As underscored by the COP27 Presidency’s focus on the topic, adaptation, and the need to scale urban finance for adaptation and resilience and how this can be done was a key message in events, launches, and knowledge production. Here are some highlights:

  1. CCFLA released a policy brief on How to Increase Financing for Urban Climate Adaptation and Resilience which identifies 7 key actions for national policymakers to take to scale financing for urban climate adaptation and resilience. The actions grounded the CCFLA hosted discussion on “How can national and local governments scale finance for urban climate adaptation and resilience?” Watch the event HERE if you missed it or want to revisit the discussion.
  2. WRI Launched the African Cities Water Adaptation Fund (ACWA fund) which aims to channel USD 5 billion to urban water resilience solutions in 100 African cities by 2032.
  3. The High-Level Climate Champions, the Ocean and Climate Platform, Resilient Cities Network, and ICLEI released their Blue-Tinted White Paper, Investment Protocol: Unlocking financial flows for coastal cities adaptation to climate change and resilience building. The paper offers 6 tips for investors to finance coastal cities resilience, including investing in nature, engaging with local communities, and exploring different financial mechanisms.
  4. A collaborative Call to Action from ICLEI, FMDV, Cities & Regions, and UNCDF on Climate Emergency Finance outlines how financing a climate emergency must diverge from “business-as-usual” finance in: scale, focus, type of support, rapidness, and key actors. Accessibility to subnational finance remains a challenge. To fill the funding gap, we need to leverage all revenue sources, find innovative financing mechanisms, and involve a range of key stakeholders.
  5. The EU Commission announced EUR 1 billion in climate finance with their Team Europe Initiative for adaptation and resilience in Africa, which includes: mobilizing climate finance from the private sector; reinforcing early warning systems at the regional and national levels; and supporting climate risk data collection, aggregation, and analysis.
  6. The German G7 Presidency launched the Global Shield insurance initiative which is geared not only for cities, but will provide EURO 172 million to communities facing the impacts of climate disaster in low-income and vulnerable countries. It also aims to strengthen social protection schemes and climate risk insurance. Canada, Ireland, and Denmark among other countries have already pledged an additional EUR 40 million.

Zero Carbon Buildings

Increased funding for zero carbon buildings was another priority topic where we took note of key announcements during COP27.
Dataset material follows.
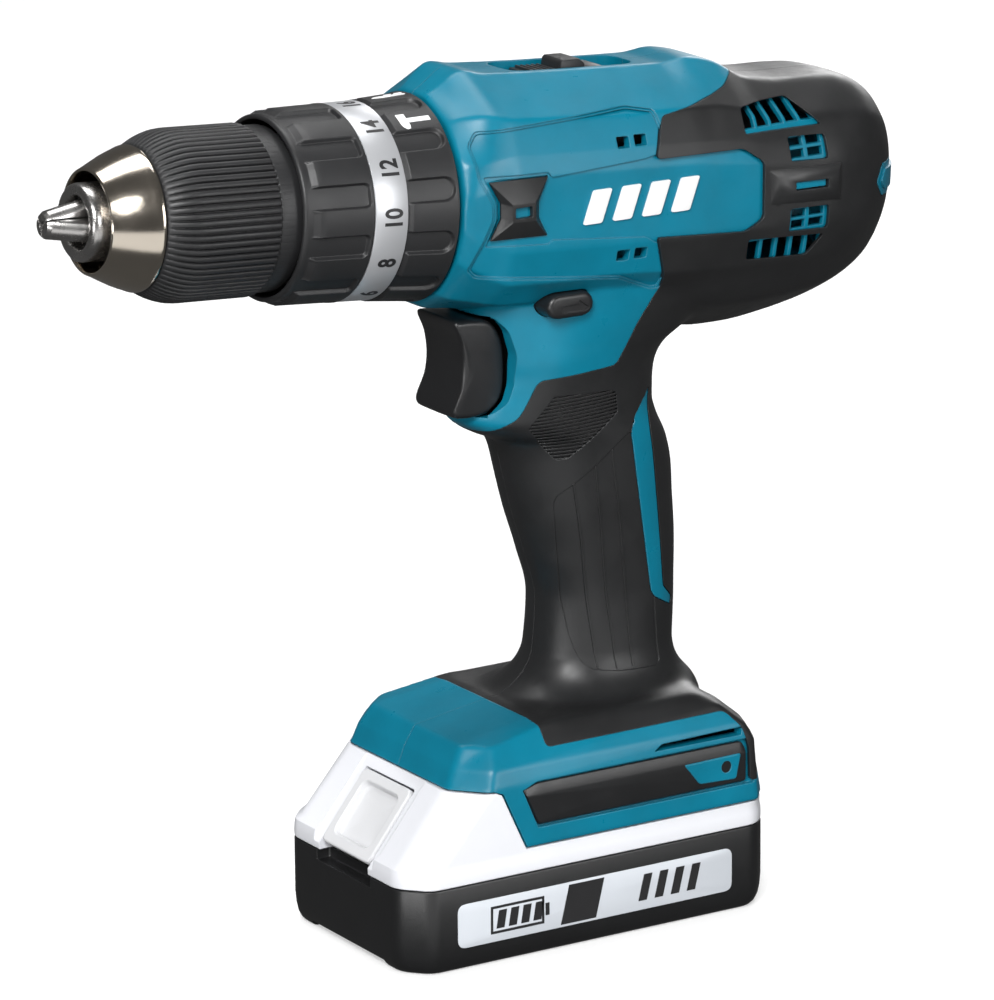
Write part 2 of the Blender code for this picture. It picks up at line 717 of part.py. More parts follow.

  1. CCFLA kick-started a major effort in 2022 to tackle the challenges in achieving net zero carbon buildings at scale and highlighting the importance of financing them at the city level. CCFLA convened city stakeholders at the Global ABC Pavilion to discuss city-level policies and financing modalities that can facilitate public and private investment in low-carbon buildings during the event, “Net zero carbon buildings in cities: getting the policy right.” Event discussions included key initial findings of CCFLA’s soon-to-be-launched zero carbon building instruments city guide. Speakers reflected on the main barriers to investment and financial and non-financial policy solutions. Watch the event HERE if you missed it or want to revisit the discussion.
  2. The Roof Over our Heads (ROOH) campaign was launched by the Society for Promotion of Area Resource Centres (SPARC), SDI, Global Resilience Partnership and others, and was launched with the UN Climate Change High-Level Champions. ROOH intends to provide 2 billion climate vulnerable people living in informal settlements with affordable, low carbon homes by 2050.
  3. The EUR 460 million Programme for Energy Efficiency in Buildings investment facility in the Mediterranean region (PEEB Med) was launched at COP27 and will begin implementation in January 2023. PEEB Med will combine technical project assistance (integrating energy and climate targets in line with NDCs), and will support countries throughout the construction process (including inception and design) of large public and private renovation and construction projects in the region. Overall, the project aims to reduce the financial barrier and perception of investment risk for energy-efficient buildings.
  4. During the COP27 Buildings Breakthrough Agenda Ministerial, the French and Moroccan governments confirmed they will continue leading the Buildings Breakthrough initiative and taking forward its agenda. 15 countries and 13 initiatives/foundations support the group’s mission of “near-zero emission and resilient buildings are the new normal by 2030.”

Improving governance and data access

With all the ongoing work, we need clear guiding resources and funding sources with clear direction for urban climate finance. Some interesting resources launched at COP27 to that end include:

  1. A key document is the Summary for Urban Policymakers of the IPCC Sixth Assessment report series from a partnership of GCoM, Resilience First, Indian Institute for Human Settlements, German Federal Ministry for Economic Affairs and Climate Action, GIZ and Resilience Rising. SUP includes 3 summary reports (Volumes I-III) and an Action Agenda. The Action Agenda goes beyond the assessment to include input from city and business leaders and written from their perspective.
  2. On the funding side, exciting news came from the IDFC with their International Climate Initiative (IKI) funding to more actively mobilize NDBs for sustainable urban development. The NDBs Urban Climate Action Programme identified NDBs as well positioned to de-risk urban development investments, and leverage locally adapted financial instruments.
  3. The improved intake, delivery, and collaboration around data for reporting and tracking cities climate finance has long been a priority. A positive outcome was the World Bank and IFC launch of An Investment Planning App for Cities. APEX not only identifies investments suitable for green financing but helps users develop strategies for the long term (e.g. climate action plans) and assess and track performance for cities.